(Entries with model source code)
<<<<
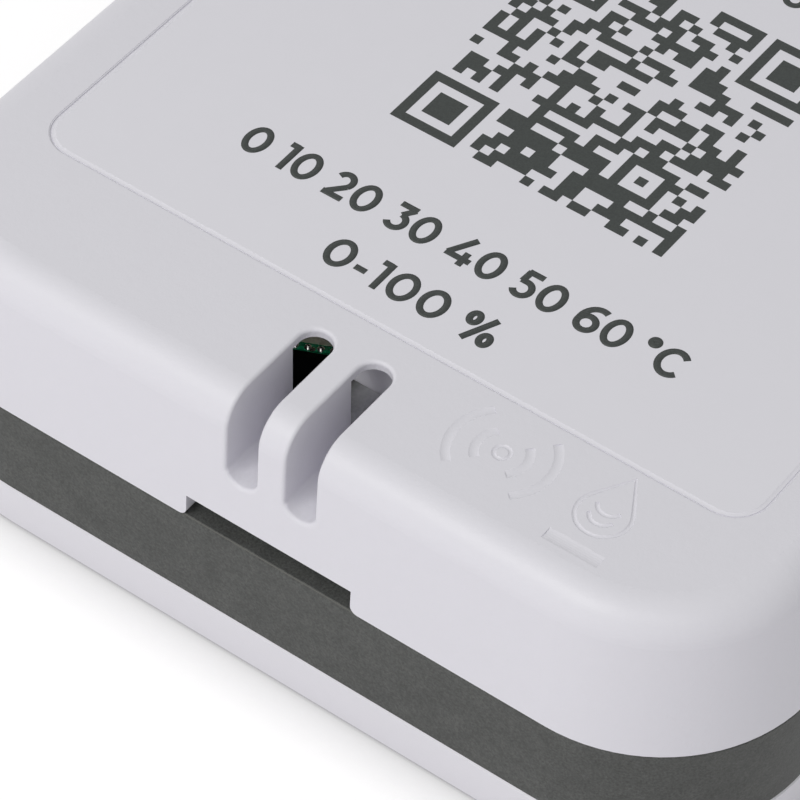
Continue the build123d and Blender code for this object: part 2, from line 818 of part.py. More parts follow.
# Crystal in its can
with BuildPart() as crystal:
    with BuildSketch(Plane.XY.offset(board_top)):
        with Locations((crystal_x, crystal_y)):
            RectangleRounded(crystal_width, crystal_length, crystal_corner)
    extrude(amount=crystal_height)
    chamfer(crystal.faces().sort_by(Axis.Z)[-1].edges(), chip_edge_chamfer)
export_piece(crystal, "crystal")

# Reservoir capacitor: a rolled can on a square foot
can_bottom = board_top + reservoir_base_height
can_top = board_top + reservoir_height
groove_z = can_bottom + reservoir_groove_height
with BuildPart() as reservoir_capacitor:
    with BuildSketch(Plane.XY.offset(board_top)):
        with Locations((reservoir_x, reservoir_y)):
            Rectangle(reservoir_base_side, reservoir_base_side)
    extrude(amount=reservoir_base_height)
    with BuildSketch(Plane.XY.offset(can_bottom)):
        with Locations((reservoir_x, reservoir_y)):
            Circle(reservoir_radius)
    extrude(amount=can_top - can_bottom)
    chamfer(reservoir_capacitor.faces().sort_by(Axis.Z)[-1].edges(), reservoir_edge)
    with BuildSketch(upright_plane(reservoir_x, reservoir_y, groove_z)):
        with BuildLine():
            Polyline(
                (reservoir_radius, -reservoir_groove_depth),
                (reservoir_radius - reservoir_groove_depth, 0),
                (reservoir_radius, reservoir_groove_depth),
                close=True,
            )
        make_face()
    revolve(axis=Axis((reservoir_x, reservoir_y, 0), (0, 0, 1)), mode=Mode.SUBTRACT)
export_piece(reservoir_capacitor, "reservoir_capacitor")

# Small chip capacitors in two columns and resistors in one row
with BuildPart() as chip_capacitors:
    with BuildSketch(Plane.XY.offset(board_top)):
        with Locations((capacitor_x, capacitor_y)):
            with GridLocations(
                capacitor_pitch_x, capacitor_pitch_y, capacitor_column_count, capacitor_row_count
            ):
                Rectangle(small_part_length, small_part_width)
    extrude(amount=capacitor_height)
export_piece(chip_capacitors, "chip_capacitors")
with BuildPart() as chip_resistors:
    with BuildSketch(Plane.XY.offset(board_top)):
        with Locations((resistor_x, resistor_y)):
            with GridLocations(resistor_pitch, 0, resistor_count, 1):
                Rectangle(small_part_width, small_part_length)
    extrude(amount=resistor_height)
export_piece(chip_resistors, "chip_resistors")

# Programming header: plastic strip with square pins
with BuildPart() as programming_header:
    with BuildSketch(Plane.XY.offset(board_top)):
        with Locations((program_x, program_y)):
            Rectangle(
                (program_column_count - 1) * program_pitch + 2 * program_margin,
                (program_row_count - 1) * program_pitch + 2 * program_margin,
            )
    extrude(amount=program_base_height)
    with BuildSketch(Plane.XY.offset(board_top + program_base_height)):
        with Locations((program_x, program_y)):
            with GridLocations(program_pitch, program_pitch, program_column_count, program_row_count):
                Rectangle(program_pin_side, program_pin_side)
    extrude(amount=program_pin_height)
export_piece(programming_header, "programming_header")

# Battery holder: open tray with two bays and a window under each cell
with BuildPart() as battery_holder:
    with BuildSketch(Plane.XY.offset(board_top)):
        with Locations((0, cell_pair_y)):
            RectangleRounded(holder_length, holder_width, holder_corner)
    extrude(amount=holder_height)
    with BuildSketch(Plane.XY.offset(holder_floor_top)):
        with Locations(*bays_at):
            Rectangle(bay_length, bay_width)
    extrude(amount=holder_height, mode=Mode.SUBTRACT)
    with BuildSketch(Plane.XY.offset(board_top)):
        with Locations(*bays_at):
            SlotOverall(holder_window_length, holder_window_width)
        with Locations(*tails_at):
            Rectangle(contact_thickness + 2 * tail_fit, tail_width + 2 * tail_fit)
    extrude(amount=holder_floor, mode=Mode.SUBTRACT)
export_piece(battery_holder, "battery_holder")

# Two round cells, laid in opposite directions
for direction, (side, row_y) in zip((1, -1), bay_rows_y.items()):
    with BuildPart() as cell:
        with BuildSketch(Plane.YZ.offset(-direction * cell_length / 2)):
            with Locations((row_y, cell_z)):
                Circle(cell_radius)
        extrude(amount=direction * (cell_length - cell_nub_length))
        chamfer(cell.edges().filter_by(GeomType.CIRCLE), cell_edge)
        with BuildSketch(Plane.YZ.offset(direction * (cell_length / 2 - cell_nub_length))):
            with Locations((row_y, cell_z)):
                Circle(cell_nub_radius)
        extrude(amount=direction * cell_nub_length)
    export_piece(cell, f"cell_{side}")

# Leaf contacts: flat strips against the end walls with a bowed leaf each
contact_tip_x = cell_length / 2 + contact_cell_gap
contact_top = holder_floor_top + contact_height


def contact_profile(side):
    """Side view of one leaf contact, at the left or the right end of the holder."""
    strip_x = side * contact_middle_x
    with Locations((strip_x, holder_floor_top)):
        Rectangle(contact_thickness, contact_height, align=(Align.CENTER, Align.MIN))
    with BuildLine(mode=Mode.PRIVATE):
        leaf = ThreePointArc(
            (strip_x, cell_z - contact_leaf_height / 2),
            (side * (contact_tip_x + contact_thickness / 2), cell_z),
            (strip_x, cell_z + contact_leaf_height / 2),
        )
    SlotArc(leaf, contact_thickness)


for side, row_y in bay_rows_y.items():
    with BuildPart() as terminal:
        with BuildSketch(Plane.XZ.offset(-row_y - contact_width / 2)):
            contact_profile(-1)
        extrude(amount=contact_width)
        with BuildSketch(Plane.XY.offset(holder_floor_top)):
            with Locations((-contact_middle_x, row_y)):
                Rectangle(contact_thickness, tail_width)
        extrude(amount=-holder_floor - board_thickness - tail_length)
    export_piece(terminal, f"terminal_{side}")
link_low_z = board_top + holder_height + link_gap
with BuildPart() as series_contact:
    for row_y in bay_rows_y.values():
        with BuildSketch(Plane.XZ.offset(-row_y - contact_width / 2)):
            contact_profile(1)
        extrude(amount=contact_width)
    with BuildSketch(Plane.XY.offset(link_low_z)):
        with Locations((contact_middle_x, cell_pair_y)):
            Rectangle(contact_thickness, cell_pitch)
    extrude(amount=contact_top - link_low_z)
export_piece(series_contact, "series_contact")
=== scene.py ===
import math

import bpy
from mathutils import Matrix, Vector, kdtree


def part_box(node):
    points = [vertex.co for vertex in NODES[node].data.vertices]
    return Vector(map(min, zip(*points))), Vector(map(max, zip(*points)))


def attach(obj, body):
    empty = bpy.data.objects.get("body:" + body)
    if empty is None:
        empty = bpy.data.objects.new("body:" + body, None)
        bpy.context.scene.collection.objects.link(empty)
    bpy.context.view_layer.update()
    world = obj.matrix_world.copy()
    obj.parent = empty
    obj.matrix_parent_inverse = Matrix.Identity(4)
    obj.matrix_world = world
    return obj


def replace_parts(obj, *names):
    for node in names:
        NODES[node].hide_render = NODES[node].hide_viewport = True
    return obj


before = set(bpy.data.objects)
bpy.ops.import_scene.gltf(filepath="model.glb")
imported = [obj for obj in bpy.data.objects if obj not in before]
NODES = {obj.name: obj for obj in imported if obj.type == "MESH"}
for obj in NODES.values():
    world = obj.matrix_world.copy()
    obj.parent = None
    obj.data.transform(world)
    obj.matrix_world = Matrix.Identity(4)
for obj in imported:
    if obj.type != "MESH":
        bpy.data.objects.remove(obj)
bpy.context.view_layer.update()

bl_info = {
    "name": "Wireless climate sensor",
    "version": (1, 0, 0),
    "blender": (4, 5, 0),
    "location": "View3D > Sidebar > Climate sensor",
    "description": "Finishes, print, engraved marks and studio of a wireless climate sensor",
    "category": "Object",
}

MM = 0.001
BODY = "root"
COVER_LOW, COVER_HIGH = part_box("top_cover")
FILM_LOW, FILM_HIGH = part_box("label_film")
TRAY_LOW, TRAY_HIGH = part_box("base_tray")
PLATE_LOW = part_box("back_plate")[0]
MIDDLE = (COVER_LOW + COVER_HIGH) / 2


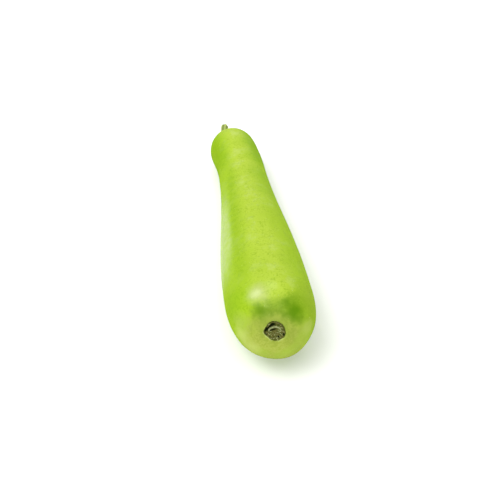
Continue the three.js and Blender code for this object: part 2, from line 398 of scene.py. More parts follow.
class ShaderTree:
    """Node tree of one material."""

    def __init__(self, name: str) -> None:
        """Starts a material with a Principled shader."""
        self.material = bpy.data.materials.new(name)
        self.material.use_nodes = True
        self.tree = self.material.node_tree
        self.shader = self.tree.nodes["Principled BSDF"]
        self.here = self.node("ShaderNodeTexCoord", {}, {}).outputs["Object"]

    def node(self, kind: str, settings: dict[str, Any], sockets: dict[Any, Any]) -> bpy.types.Node:
        """Adds a node.

        Args:
            kind: its type.
            settings: its own settings, set first.
            sockets: values or links of its inputs, by name or number.

        Returns:
            The node.
        """
        node = self.tree.nodes.new(kind)
        for name, setting in settings.items():
            setattr(node, name, setting)
        for name, value in sockets.items():
            self.feed(node.inputs[name], value)
        return node

    def feed(self, socket: bpy.types.NodeSocket, value: Any) -> None:
        """Links or sets an input.

        Args:
            socket: the input.
            value: a wrapped or plain output to link, or a number or tuple to set.
        """
        if isinstance(value, Value):
            value = value.socket
        if isinstance(value, bpy.types.NodeSocket):
            self.tree.links.new(value, socket)
        elif isinstance(value, tuple) and socket.type == "RGBA":
            socket.default_value = (*value, 1.0)
        else:
            socket.default_value = value

    def attribute(self, mark: Mark) -> Value:
        """Reads what the mesh says about this point."""
        node = self.node("ShaderNodeAttribute", {"attribute_name": mark.value}, {})
        return Value(self, node.outputs["Fac"])

    def noise(self, scale: float, detail: float, roughness: float = 0.5, squeeze: float = 1.0) -> Value:
        """Adds a noise.

        Args:
            scale: its cells a metre.
            detail: how many finer layers it has.
            roughness: how strong those are.
            squeeze: how many cells there are along Y for one across it. Below 1, they are long.

        Returns:
            Its value, round 0.5.
        """
        place = self.here
        if squeeze != 1.0:
            sockets = {"Vector": place, "Scale": (1.0, squeeze, 1.0)}
            place = self.node("ShaderNodeMapping", {}, sockets).outputs["Vector"]
        sockets = {"Vector": place, "Scale": scale, "Detail": detail, "Roughness": roughness}
        return Value(self, self.node("ShaderNodeTexNoise", {}, sockets).outputs["Fac"])

    def cells(self, scale: float) -> tuple[Value, Value]:
        """Adds scattered cells.

        Args:
            scale: cells a metre.

        Returns:
            The distance from the nearest cell's middle, in cells, and that cell's random number, from 0 to 1.
        """
        node = self.node("ShaderNodeTexVoronoi", {}, {"Vector": self.here, "Scale": scale})
        parts = self.node("ShaderNodeSeparateColor", {}, {0: node.outputs["Color"]})
        return Value(self, node.outputs["Distance"]), Value(self, parts.outputs[0])

    def distance(self, centre: Point) -> Value:
        """Gives the distance from a point of the object."""
        node = self.node("ShaderNodeVectorMath", {"operation": "DISTANCE"}, {0: self.here, 1: centre})
        return Value(self, node.outputs["Value"])

    def mix(self, factor: Any, first: Any, second: Any) -> bpy.types.NodeSocket:
        """Mixes two colours or links, by a factor of 0 for the first and 1 for the second."""
        node = self.node("ShaderNodeMix", {"data_type": "RGBA"}, {0: factor, 6: first, 7: second})
        return node.outputs[2]

    def bump(self, height: Value, distance: float, strength: float) -> bpy.types.NodeSocket:
        """Gives the normal of a bump: its height from 0 to 1, how far out 1 stands, and how much of it shows."""
        sockets = {"Height": height, "Distance": distance, "Strength": strength}
        return self.node("ShaderNodeBump", {}, sockets).outputs["Normal"]

    def finish(self, **sockets: Any) -> bpy.types.Material:
        """Sets the shader's inputs, named with underscores for spaces.

        Args:
            sockets: a value or link for each input.

        Returns:
            The finished material.
        """
        for name, value in sockets.items():
            self.feed(self.shader.inputs[name.replace("_", " ")], value)
        return self.material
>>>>
◆ Task description: Retype the records above, but only those lines that fall between the line containing "bpy.data.objects.remove(obj)" and the line containing "MIDDLE = (COVER_LOW + COVER_HIGH) / 2", with both of those lines included, exactly as written.

◆ Answer below:
        bpy.data.objects.remove(obj)
bpy.context.view_layer.update()

bl_info = {
    "name": "Wireless climate sensor",
    "version": (1, 0, 0),
    "blender": (4, 5, 0),
    "location": "View3D > Sidebar > Climate sensor",
    "description": "Finishes, print, engraved marks and studio of a wireless climate sensor",
    "category": "Object",
}

MM = 0.001
BODY = "root"
COVER_LOW, COVER_HIGH = part_box("top_cover")
FILM_LOW, FILM_HIGH = part_box("label_film")
TRAY_LOW, TRAY_HIGH = part_box("base_tray")
PLATE_LOW = part_box("back_plate")[0]
MIDDLE = (COVER_LOW + COVER_HIGH) / 2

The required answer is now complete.